Now you must keep in mind this was before the New 52 began, and Dan lived up to just this as Scott Lobdell created the out, gay character, Bunker. Yet the question was raised at Kapow, by said fan at the panel, as to why DC would be willing to change races, costumes, ages, etc, but not be willing to alter a characters sexual orientation. Dan’s response was that they had recently changed DC’s policy on this and intended to INTRODUCE a previously established, straight character to the New 52, that would now be “one of our most prominent gay characters” (I am paraphrasing from Rich Johnston’s reporting of the panel, as he was physically in the room for the announcement, unlike 99.9% of the news media reporting on this).
Now let’s analyze this. Yes, a once straight character will be turned gay, which is somewhat disappointing on DC’s behalf, but is hardly the first time this was done in comics. Marvel’s Northstar was the first openly gay superhero in comics (perhaps even character in general in American comics). He was not necessarily gay from the get go, but was made so by his creator, John Byrne, in many subtle hints. However, it was Scott Lobdell who finally outed Northstar in Alpha Flight #106 in 1992, after the policies that restricted Byrne from blatantly stating as such had been removed. Unsurprisingly, this was part of a HIV/AIDS awareness storyline, which comic companies and modern media in general have often gone to, disappointingly, with gay characters (I say disappointingly, because it is unfortunate that this is the number one idea associated with homosexuality in media). Never-the-less, the character has grown into a very strong part of the Marvel Universe and positively depicted a gay male. Another example of the retconning of sexuality can be seen in Marvel’s X-factor series with Shatterstar and Rictor (who are in fact, bisexual). Created by Fabian Nicieza and Rob Liefeld in New Mutants vol.1 #99 (1991), Shatterstar was revealed as gay in Peter David’s X-factor vol.2 #45 (2009). Liefeld was not appreciative of this fact, and said as much in several interviews, but the character has never-the-less been portrayed quite well in Peter’s hands since, despite being written as straight for 18 years. Rictor had an even longer career of being written straight, as he was created by Louise Simonson and Walt Simonson back in X-Factor vol.1 #17 (1987), and changed to bisexual in the same X-factor issue as Shatterstar’s outing, an entire 22 years later. All three of these examples prove this can be done tactfully and work beautifully for those looking for more homosexual or bisexual characters. Furthermore, this can be done to add to a character, bringing them into a spotlight they had not previously had, without entirely upsetting long time fans.

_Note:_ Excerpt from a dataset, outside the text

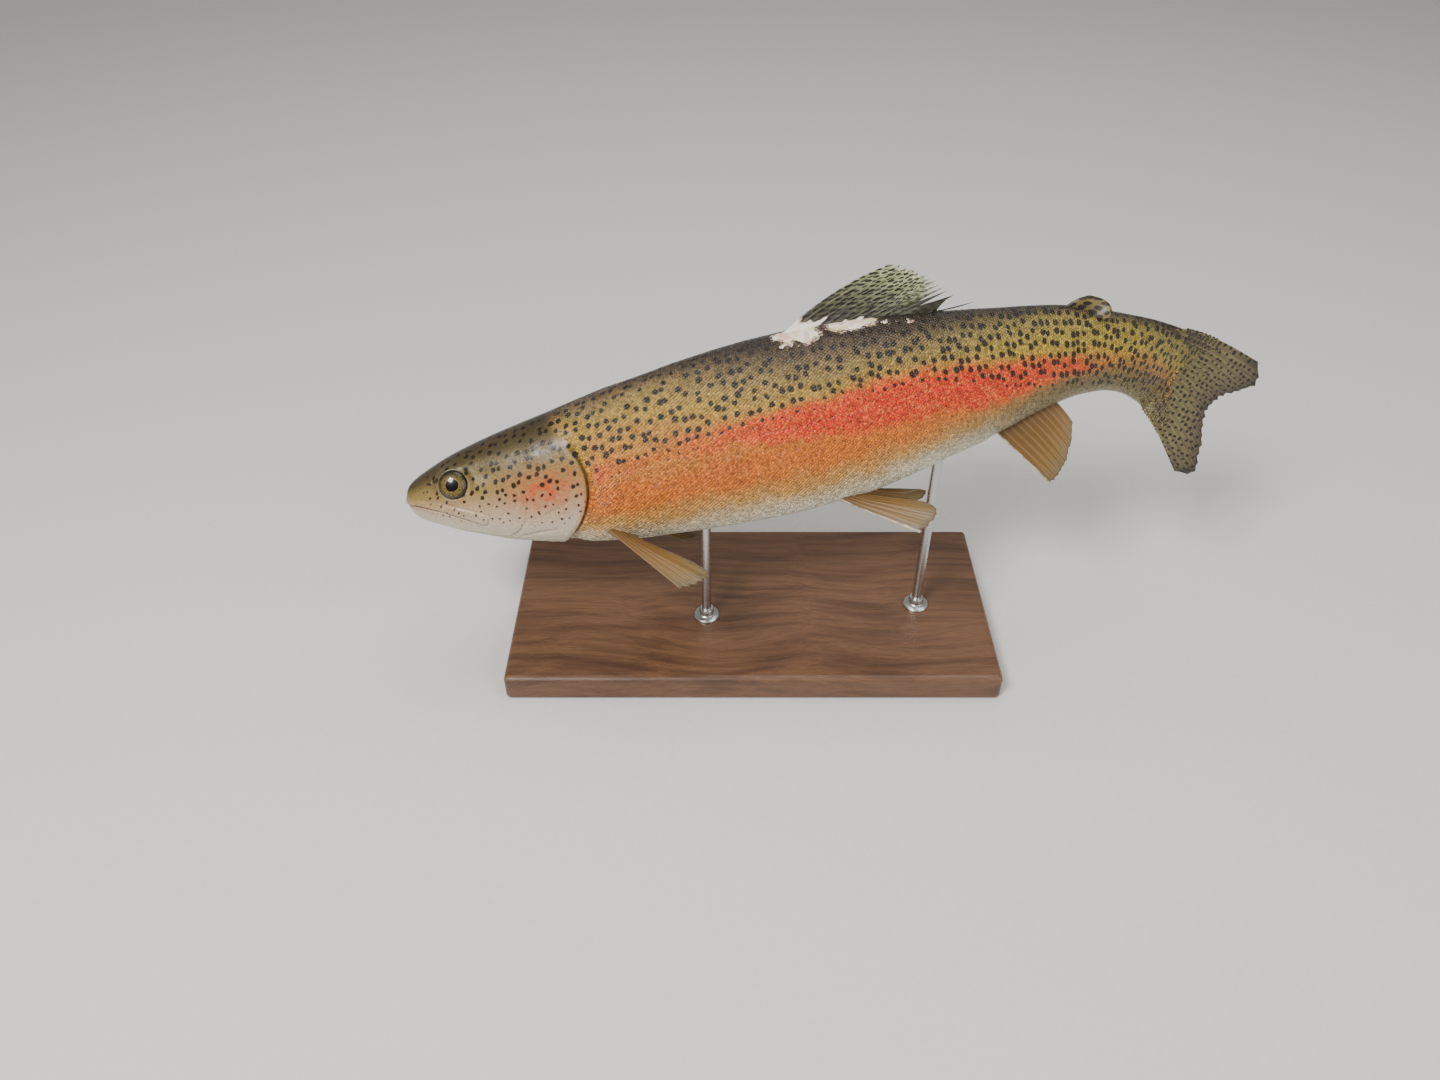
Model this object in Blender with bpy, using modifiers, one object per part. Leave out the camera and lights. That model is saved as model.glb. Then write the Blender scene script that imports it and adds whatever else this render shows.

The problem becomes that I truly believe DC is not making this decision for good story telling reasons, such as Peter David’s choice, or because of a need, as with John Byrne and Scott Lobdell’s choice. Instead, this feels very much like it is a DC editorial decision in response to outcry from the gay community (much as many decisions were made last year because of “outcry” from female fans hoping for more gender equality) and the upcoming Marvel announcement about the intended gay marriage of Northstar and his boyfriend, Kyle (who we first met in Uncanny X-men a few years back), in Astonish X-men #51 (which will also be an interracial marriage, as well as a gay marriage). However, both of these reasons seem foolish for DC to react to. DC comics has a good history with gay characters, having their own gay protagonist in an on-going series, in the form of Kate Kane (Batwoman), even. They have introduced a fair number of gay characters, which I don’t feel needs to be belittled through quantifying them, and shouldn’t feel a requirement to introduce more as if to meet quotas. This is something that should be done as it fits the story, otherwise it becomes more of a tedious task that would almost come off as a more insulting form of affirmative action. When Warren Ellis introduced the gay couple of Midnighter and Apollo (thinly veiled nods to Batman and Superman) it was done perfectly, fitting the story and not being forced because of some unexplained notion of requirement. In fact, because of these two characters, DC technically has the first gay comic marriage in Authority vol. 1 #29 (in 2002, from their subsidiary, Wildstorm Comics), before Archie or the upcoming Astonishing X-men. Just as the recent introduction of Bunker, by Scott Lobdell in Teen Titans, and Batwoman, by Greg Rucka in 52, these characters enter the universe smoothly and become strong characters with minute opposition because they were written well and fit in their stories. If DC’s future attempt to introduce a previously established character into the New 52 feels at all forced or awkward in his or her stories, this will undoubtedly cause a backlash that will hurt the company and character far more than gain them the hard reach for PR they’re attempting to gain.
Now going back to why Superman won’t be the character? Didio wants to INTRODUCE (as I emphasized earlier) a previously established character into the new 52. While Superman, and many other names being thrown out there foolishly, are previously established characters, they have all already been introduced into the New 52. This character would have to be someone who has not already seen their entrance into the new universe, such as Captain Comet, Stephanie Brown (Batgirl), or the Elongated Man. Now before anyone goes off on those examples, THEY ARE JUST EXAMPLES, I AM NOT MAKING PREDICTIONS. Personally, I would hope that DC refrains from this action, and simply introduces new gay, lesbian, transgendered, or bisexual characters when they are appropriate to the story. While I do love Rictor and Shatterstar, amongst many other characters retconned from their original sexuality, I do not feel that is the best course of action unless absolutely fitting of the stories being told. Remember, this is comics, the first priority should be telling a good story, not making a political statement or grabbing for the highest sales numbers. I appreciate that a few new readers might be brought into the medium by such actions, but you’ll turn away a greater number if it is not handled appropriately. As always, Speak Geeky To Me will keep you updated as news actually develops related to this.